Mein Chef, Gemeindedirektor und Ehrenbürger Josef Esser, animierte mich, einen Stenoblock im Schreibtisch zu haben und alles aufzuschreiben, was die Nachwelt lesen sollte.

Damals stand das Mitteilungsblatt der Gemeinde Weilerswist in Blüte und war sehr beliebt. Es hatte nur wenig Werbung und Parteien war es ausdrücklich untersagt, sich im Mitteilungsblatt zu äußern — herrliche Zeiten!!!
Ein besonderes Augenmerk galt den Ehe- und Altersjubiläen. Ich führte hunderte von Interviews mit alten Menschen, organisierte und dokumentierte Besonderheiten wie eine Gnadenhochzeit oder den ersten hundertsten Geburtstag.
Jeder, der einen Geburtstag ab 90 feierte, durfte sich eines Bildglückwunsches sicher sein.

Heute: Glückwünsche sind nur in Millimetergröße vorhanden, für Senioren – auch für mich – nur mit Lupe lesbar. Dazu lieblos und verächtlich. Man überging in 2020 sogar den 100. Geburtstag des einzigen, Anfang 2021, als dieser Text entstand, noch lebenden Ehrenbürgers von Weilerswist, Armand Conan aus der Partnerstadt Carqueiranne, völlig.

Weilerswist eben!

Jedenfalls habe ich alle Meldungen aus der großen Welt, alle Katastrophen, alle politischen Entscheidungen und auch eben die lokalen Ereignisse zusammengefasst.
Sie wurden in der letzten Ausgabe des Jahres im Mitteilungsblatt in der
Weihnachtswoche veröffentlicht. Noch heute existieren bei Weilerswistern die
Zeitungsausschnitte.

Ab 2007 habe ich den Jahresrückblick nur einem kleinen Kreis zugänglich gemacht, nachdem man mich in Weilerswist in meinen Ämtern nicht mehr brauchte.

Seit 2011 gibt es nun die Zusammenfassungen auf meiner Homepage. Die Zugriffe zählen nach tausenden. Wenn ich nicht gleich am ersten Wochenende des neuen Jahres präsent bin, dann kommen die Anfragen aus nah und fern, auch von mir völlig unbekannten Menschen.

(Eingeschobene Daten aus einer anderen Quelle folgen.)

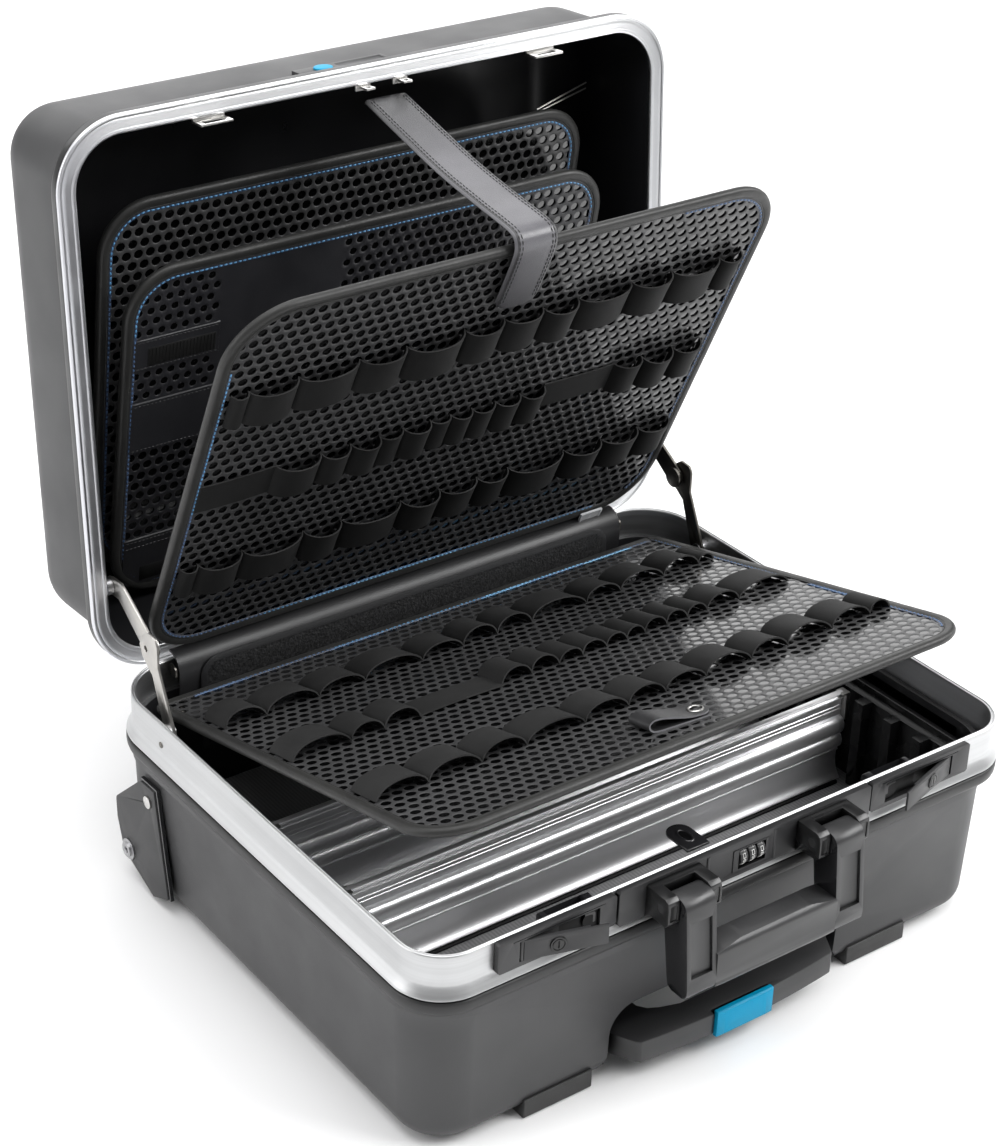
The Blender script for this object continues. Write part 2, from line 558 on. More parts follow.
dark_inside("lid_shell", row(lid((0, 0, 55)))[0], M["liner"])
dark_inside("base_shell", row((0, 0, -75))[0], M["liner"])
for name in ("stay_lower_arms", "stay_upper_arms"):
    me = NODES[name].data
    me.materials.append(M["stay_dark"])
    me.polygons.foreach_set("material_index", [1 if p.center.x > 0 else 0 for p in me.polygons])
me = NODES["carry_handle"].data
me.materials.append(M["gloss"])
me.polygons.foreach_set("material_index", [1 if p.normal.x < -0.95 else 0 for p in me.polygons])


# ------------------------------------------------------------------ stage, camera, light
def stage():
    az, el, roll = (math.radians(a) for a in (-35.876, 27.857, 1.30))
    back = Vector((math.sin(az) * math.cos(el), -math.cos(az) * math.cos(el), math.sin(el)))
    right = Vector((0, 0, 1)).cross(back).normalized()
    up = back.cross(right)
    r2 = math.cos(roll) * right + math.sin(roll) * up
    u2 = -math.sin(roll) * right + math.cos(roll) * up
    cam = bpy.data.objects.new("view_camera", bpy.data.cameras.new("view_camera"))
    bpy.context.scene.collection.objects.link(cam)
    cam.data.sensor_width = 36.0
    cam.data.sensor_fit = "AUTO"
    cam.data.lens = 2513.96 * 36.0 / 1146.0
    cam.data.shift_x = (500 - 442.15) / 1146.0
    cam.data.shift_y = (502.19 - 573.0) / 1146.0
    cam.data.clip_start, cam.data.clip_end = 0.05, 60
    loc = Vector((-0.102454, -Y_MID / 1000, 0.337601)) + back * 1.59145
    m = Matrix((r2, u2, back)).transposed().to_4x4()
    m.translation = loc
    cam.matrix_world = m
    bpy.context.scene.camera = cam

    k = Mat("stage_floor")
    k.set(Specular_IOR_Level=0.2)
    k.link(k.ramp(k.noise(0.8, detail=2.0), 0.3, 0.7, (0.86, 0.86, 0.865), (0.88, 0.88, 0.88)), "Base Color")
    k.link(k.span(k.noise(3.0), 0.6, 0.7), "Roughness")
    s = 9.0
    f = make("stage_floor", [(-s, -s, 0), (s, -s, 0), (s, s, 0), (-s, s, 0)], [(0, 1, 2, 3)], k.m, in_row=True, smooth=False)

    w = bpy.data.worlds.new("studio")
    bpy.context.scene.world = w
    w.use_nodes = True
    nt = w.node_tree
    bg = nt.nodes["Background"]
    tc = nt.nodes.new("ShaderNodeTexCoord")
    sep = nt.nodes.new("ShaderNodeSeparateXYZ")
    nt.links.new(tc.outputs["Generated"], sep.inputs[0])
    rp = nt.nodes.new("ShaderNodeValToRGB")
    rp.color_ramp.elements[0].position, rp.color_ramp.elements[0].color = 0.0, (0.95, 0.95, 0.955, 1)
    rp.color_ramp.elements[1].position, rp.color_ramp.elements[1].color = 1.0, (0.42, 0.42, 0.43, 1)
    e = rp.color_ramp.elements.new(0.35)
    e.color = (0.80, 0.80, 0.81, 1)
    nt.links.new(sep.outputs["Z"], rp.inputs["Fac"])
    side = nt.nodes.new("ShaderNodeMapRange")
    side.interpolation_type = "SMOOTHSTEP"
    for q, v in (("From Min", -0.1), ("From Max", 0.85), ("To Min", 1.0), ("To Max", 0.25)):
        side.inputs[q].default_value = v
    nt.links.new(sep.outputs["X"], side.inputs["Value"])
    mul = nt.nodes.new("ShaderNodeMix")
    mul.data_type, mul.blend_type = "RGBA", "MULTIPLY"
    mul.inputs[0].default_value = 1.0
    nt.links.new(rp.outputs["Color"], mul.inputs[6])
    nt.links.new(side.outputs["Result"], mul.inputs[7])
    nt.links.new(mul.outputs[2], bg.inputs["Color"])
    bg.inputs["Strength"].default_value = 0.40

    def area(name, loc, look, size, power, color=(1, 1, 1)):
        d = bpy.data.lights.new(name, "AREA")
        d.shape, d.size, d.size_y, d.energy, d.color = "RECTANGLE", size[0], size[1], power, color
        o = bpy.data.objects.new(name, d)
        bpy.context.scene.collection.objects.link(o)
        o.location = loc
        o.rotation_euler = (Vector(look) - Vector(loc)).to_track_quat("-Z", "Y").to_euler()
        return o

    area("soft_top", (-0.2, 0.0, 2.9), (0, 0, 0.2), (3.4, 3.0), 98)
    area("soft_left", (-2.4, 0.9, 1.3), (0, 0, 0.3), (1.6, 2.0), 36)
    area("soft_front", (1.9, -1.75, 2.2), (0, -0.05, 0.15), (2.2, 1.4), 92)
    area("soft_right", (2.4, -0.5, 1.3), (0, 0.1, 0.15), (1.4, 1.6), 26)
    area("soft_horizon", (2.4, 3.3, 0.62), (0.2, 0.0, 0.2), (2.8, 0.9), 15)
    area("soft_back", (1.1, 3.3, 2.3), (0.1, 0.6, 0.0), (5.6, 2.4), 84)
    sc = bpy.context.scene
    sc.view_settings.view_transform = "Standard"
    sc.view_settings.look = "None"
    sc.view_settings.exposure = 0.0


stage()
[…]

Mittlerweile stelle ich den Meldungen eines Jahres meine persönliche Zusammenfassung voran. Sie muss ja zwangsläufig subjektiv sein.
Aber sie führt zu Diskussionen auf hohem Niveau, ganz weg von „Schmartphone“ oder Alexa. Monatelang tausche ich mich mit Menschen aus und gewinne dabei auch immer neue Bekannte. Sehr wichtig in einer Zeit, wo die Dummheit die Oberhand hat!

Ich wünsche allen Lesern viel Freude bei der Lektüre, beim Vergleichen mit
Vorjahren und mir viele Rückmeldungen. Aus abweichenden Meinungen kann man ganz besonders lernen.

Ich freue mich darauf.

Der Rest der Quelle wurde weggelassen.